Per ora la legge non si esprime su un chiaro ed unico standard valutativo, ma assume tuttavia una definizione di impatto sociale che sembra evitare di ricadere –in fase di applicazione- in processi valutativi che soddisfino le sole prospettive dei finanziatori e rispondano a criteri limitati alle dimensioni di efficienza e a metodi di esclusiva monetizzazione del valore prodotto da un’impresa sociale. Come emerge leggendo oltre nel testo di legge, l’impatto sociale dovrà essere oggetto di standard utili -insieme a quelli di qualità- in sede di affidamento agli enti di Terzo settore dei servizi di interesse generale.

Saranno tuttavia le linee guida che il Ministero dovrà redigere nei prossimi mesi ad identificare con maggior chiarezza metodi e dimensioni della valutazione di impatto sociale. Passo questo che merita dunque grande attenzione per le implicazioni ben diverse che ne deriveranno per le imprese sociali -singolarmente e come sistema- in base agli standard di valutazione che verranno proposti e alla flessibilità di adozione degli stessi che verrà garantita. Qualora le linee guida espongano le imprese sociali a valutazioni attraverso specifici modelli di valutazione e indicatori rigidi di efficienza ed efficacia, si auspica gli stessi non saranno eccessivamente onerosi per le imprese stesse, ma terranno conto dei costi che alcuni modelli di rilevazione potrebbero avere e dell’incidenza degli stessi soprattutto per le piccole imprese sociali. Simile il rischio anche nel caso opposto in cui le linee guida si limitassero –come accaduto a livello comunitario con il GECES- ad elencare standard di valutazione tra cui scegliere, lasciando piena autonomia alle imprese sociali sul modello da presentare. Una eccessiva autonomia al sistema, se non sufficientemente controllata almeno dalle associazioni di rete, si potrebbe tradurre in diversità di modelli valutativi che non consentirebbero né di interpretare univocamente e comparare i risultati né di conseguenza di premiare le imprese sociali con maggior impatto sociale. Il rischio sarebbe ancora una volta a carico delle imprese sociali di piccole dimensioni o con minori margini di profitto (il che, in questo settore, non significa comunque inefficienti), per le quali un investimento in articolati modelli di valutazione potrebbe essere eccessivamente oneroso. La valutazione potrebbe dividere quindi le imprese sociali in imprese di prima o seconda categoria a seconda delle disponibilità economiche che le stesse sono pronte ad impiegare per costruire o esternalizzare a consulenti la costruzione di efficaci modelli di comunicazione del proprio impatto; non per gli impatti sociali generati e il valore sociale realmente prodotto per la propria comunità.

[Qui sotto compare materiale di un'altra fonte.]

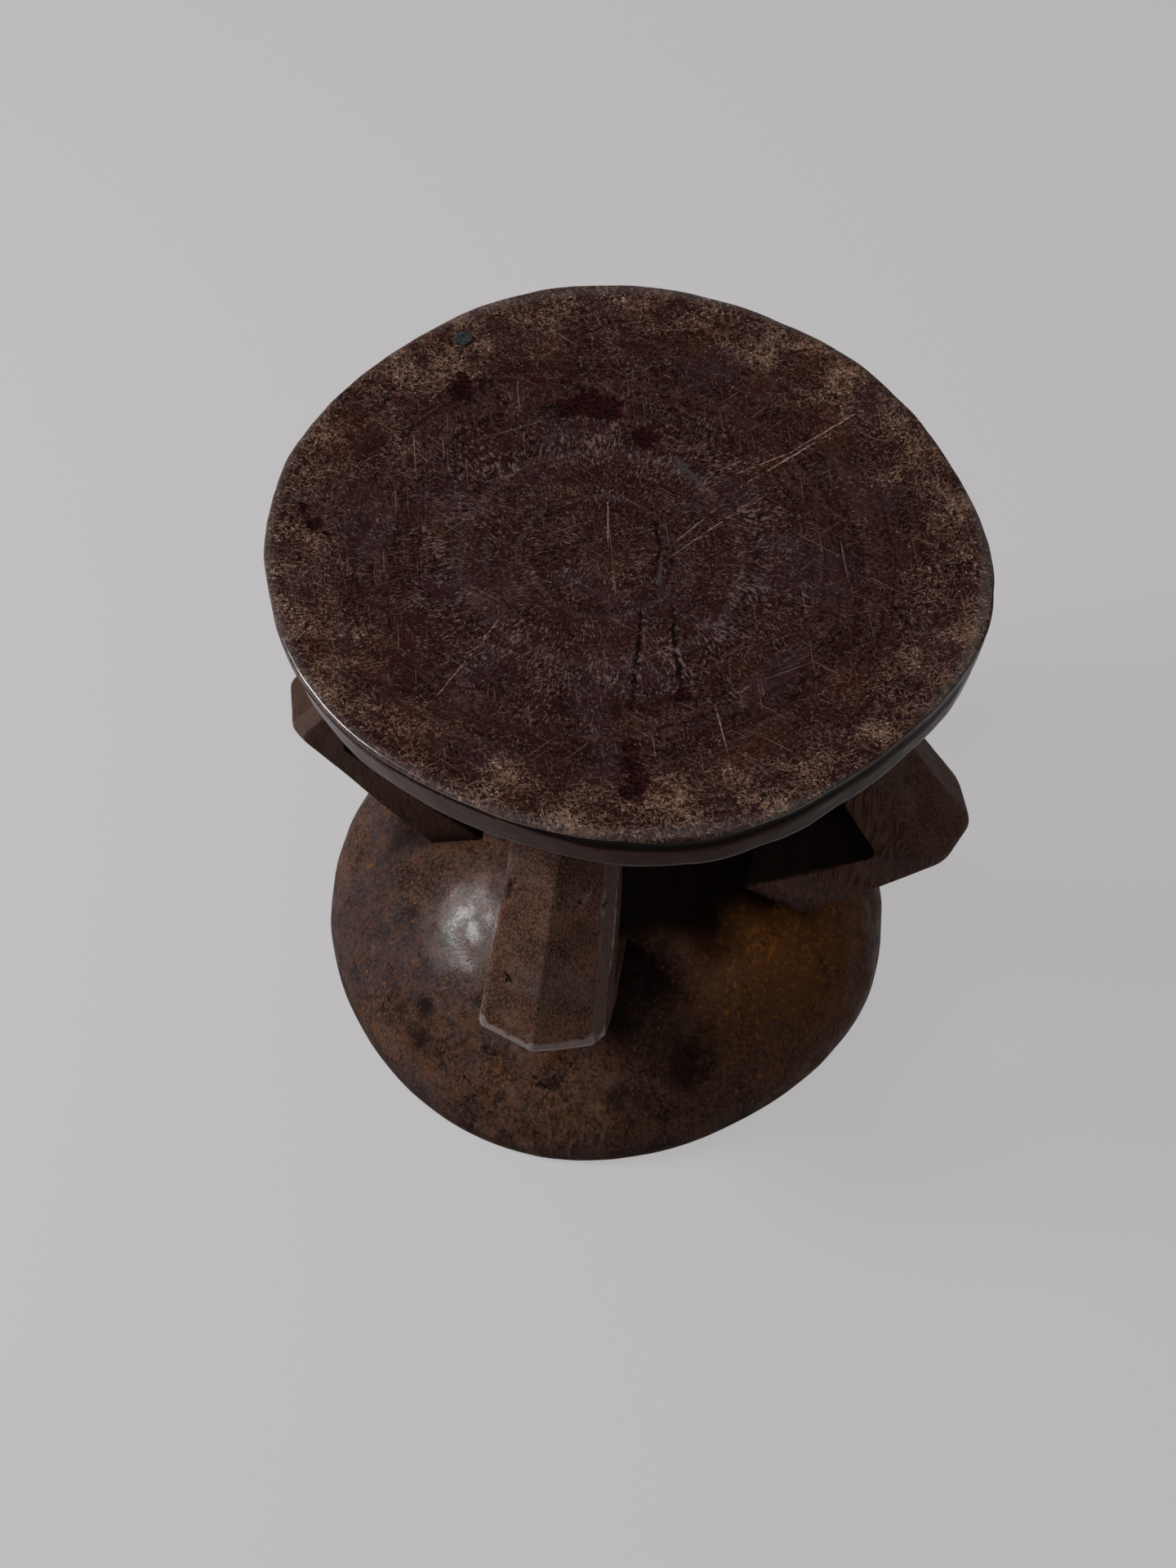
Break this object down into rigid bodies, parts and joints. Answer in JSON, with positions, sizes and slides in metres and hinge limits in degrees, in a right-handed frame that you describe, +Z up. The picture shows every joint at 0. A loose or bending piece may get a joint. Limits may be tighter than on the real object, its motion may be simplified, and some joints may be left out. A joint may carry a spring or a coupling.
{
  "type": "carved wooden stool",
  "caption": "Low round stool carved from dark hardwood: a dished seat on bent, keeled legs that stand on a domed, hollowed base.",
  "frame": {"origin": "on the floor under the middle of the box round the four knees", "axes": "+Z up, -Y towards the front leg, +X towards the right leg"},
  "size_m": [0.3246, 0.3216, 0.287],
  "materials": {
    "seat_wood": "worn dark red-brown hardwood with scratches and a lighter rim",
    "leg_wood": "dark brown hardwood, cut facets, waxed by handling",
    "base_wood": "dark brown hardwood with warmer patches, polished",
    "plug_metal": "dull dark grey"
  },
  "bodies": {
    "root": {"seat": "seat_wood", "leg_front": "leg_wood", "leg_right": "leg_wood", "leg_back": "leg_wood", "leg_left": "leg_wood", "base": "base_wood", "rim_plug": "plug_metal"}
  },
  "joints": []
}
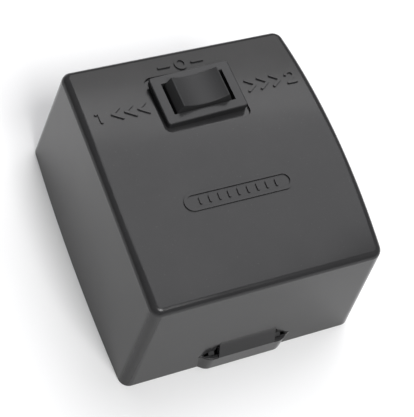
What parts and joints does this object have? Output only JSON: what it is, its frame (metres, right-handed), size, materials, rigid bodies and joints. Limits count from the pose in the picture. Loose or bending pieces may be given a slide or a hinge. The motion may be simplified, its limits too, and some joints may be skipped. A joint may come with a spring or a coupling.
{
  "type": "rocker switch control box",
  "caption": "Surface-mounted wall control box with a dished three-position rocker switch, centre off, for running a ventilating fan in either direction",
  "frame": {"origin": "centre of the wall face, midway between the two wall screw holes; the box lies on its back, z = 0 is the wall", "axes": "+X to the right of the front, +Y up the wall towards the off mark, +Z out of the wall through the front"},
  "size_m": [0.0774, 0.0853, 0.0518],
  "materials": {
    "cover_plastic": "smooth moulded charcoal ABS, semi-gloss",
    "plate_plastic": "moulded charcoal ABS, satin",
    "switch_plastic": "moulded charcoal nylon, semi-gloss",
    "switch_base_plastic": "black thermoset",
    "rocker_plastic": "smooth charcoal plastic, semi-gloss",
    "grommet_rubber": "black soft PVC",
    "screw_steel": "bright zinc-plated steel",
    "spring_steel": "spring steel wire",
    "plunger_brass": "turned brass",
    "contact_brass": "stamped brass",
    "contact_silver": "silver alloy contact",
    "receptacle_brass": "tinned brass",
    "sleeve_pvc": "milky flexible PVC",
    "block_nylon": "natural white nylon",
    "capacitor_plastic": "black moulded polypropylene",
    "capacitor_resin": "dark potting resin, slightly glossy",
    "wire_black": "black PVC insulation",
    "wire_blue": "blue PVC insulation",
    "wire_brown": "brown PVC insulation",
    "wire_red": "red PVC insulation"
  },
  "bodies": {
    "root": {"front_cover": "cover_plastic", "back_plate": "plate_plastic", "cable_grommet": "grommet_rubber", "cable_clamp_bar": "plate_plastic", "cable_clamp_screws": "screw_steel", "switch_body": "switch_plastic", "switch_base": "switch_base_plastic", "common_terminal": "contact_brass", "intake_terminal": "contact_brass", "exhaust_terminal": "contact_brass", "fixed_contact_rivets": "contact_silver", "tab_receptacles": "receptacle_brass", "receptacle_sleeves": "sleeve_pvc", "terminal_block_body": "block_nylon", "terminal_block_inserts": "contact_brass", "terminal_block_screws": "screw_steel", "terminal_block_fixing_screws": "screw_steel", "capacitor_case": "capacitor_plastic", "capacitor_resin": "capacitor_resin", "capacitor_screw": "screw_steel", "capacitor_wire_a": "wire_black", "capacitor_wire_b": "wire_black", "wire_intake": "wire_blue", "wire_line": "wire_brown", "wire_exhaust": "wire_red"},
    "rocker": {"rocker_button": "rocker_plastic", "plunger_spring": "spring_steel"},
    "plunger": {"contact_plunger": "plunger_brass"},
    "see_saw": {"moving_contact": "contact_brass", "moving_contact_rivets": "contact_silver"}
  },
  "joints": [
    {"name": "rocker_tilt", "type": "hinge", "parent": "root", "child": "rocker", "pos_m": [0.00013, 0.02109, 0.04453], "axis": [-0.0314, 0.9995, -0.004], "range_deg": [-11, 11]},
    {"name": "plunger_slide", "type": "slide", "parent": "rocker", "child": "plunger", "axis": [-0.0166, 0.0035, 0.9999], "range_m": [0, 0.0006], "stiffness_N_per_m": 300, "springref_m": -0.002, "deforming": ["plunger_spring"]},
    {"name": "see_saw_tilt", "type": "hinge", "parent": "root", "child": "see_saw", "pos_m": [0.00024, 0.02107, 0.03761], "axis": [-0.0314, 0.9995, -0.004], "range_deg": [-7.5, 7.5]}
  ],
  "couplings": [
    {"joint": "see_saw_tilt", "follows": "rocker_tilt", "ratio": -0.68}
  ]
}
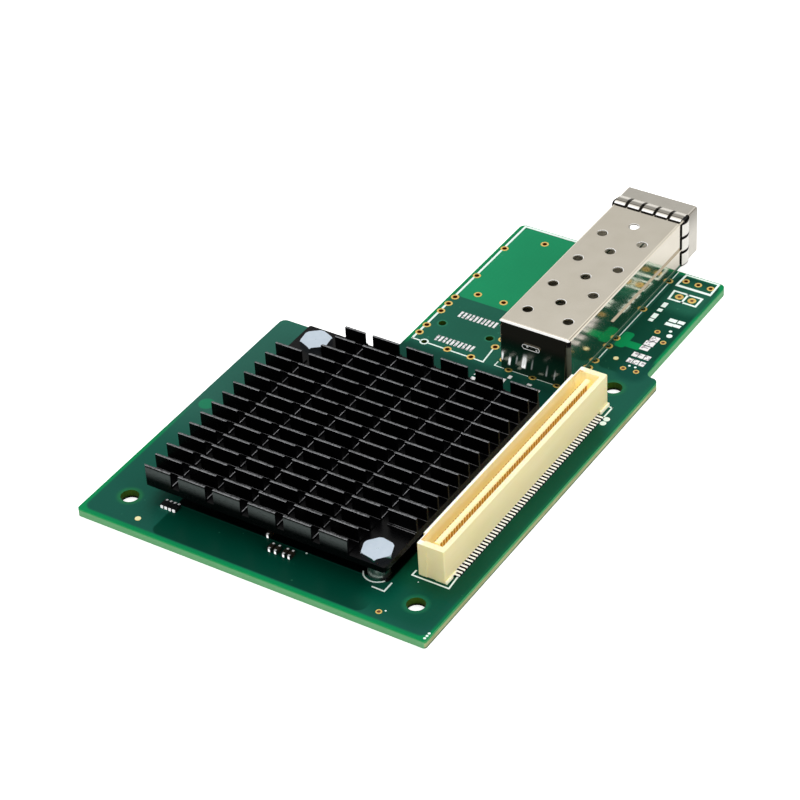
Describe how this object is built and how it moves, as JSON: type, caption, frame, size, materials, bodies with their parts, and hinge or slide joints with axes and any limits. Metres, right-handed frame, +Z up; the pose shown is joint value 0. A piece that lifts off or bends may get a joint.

Nonostante i citati timori e per rispondere alle emergenti perplessità, come Euricse stiamo lavorando già da qualche anno a metodologie e strumenti per rendicontare e valutare in modo completo, trasparente e con metodi condivisi dalle imprese sociali stesse, il valore sociale e l’impatto sociale prodotti. Dopo una riflessione sulle metodologie attuabili, Euricse ha propeso per una propria posizione sulle soluzioni perseguibili e a giorni verrà pubblicato sul nostro sito il position paper illustrativo delle riflessioni scientifiche maturate. Dopo prime fasi sperimentali su campioni di cooperative sociali e alla luce delle esperienze di ricerca maturate negli anni, sono inoltre in corso processi di valutazione su cooperative sociali del Triveneto. Non ci si lascia quindi intimorire dal peso della valutazione, ma si cerca di intravvedere nella stessa potenziali per riflettere insieme sui risultati raggiunti, ma anche e soprattutto sugli obiettivi di miglioramento e sulle politiche gestionali e gli ecosistemi che possono sostenere e aumentare progressivamente l’impatto sociale del Terzo settore per la comunità.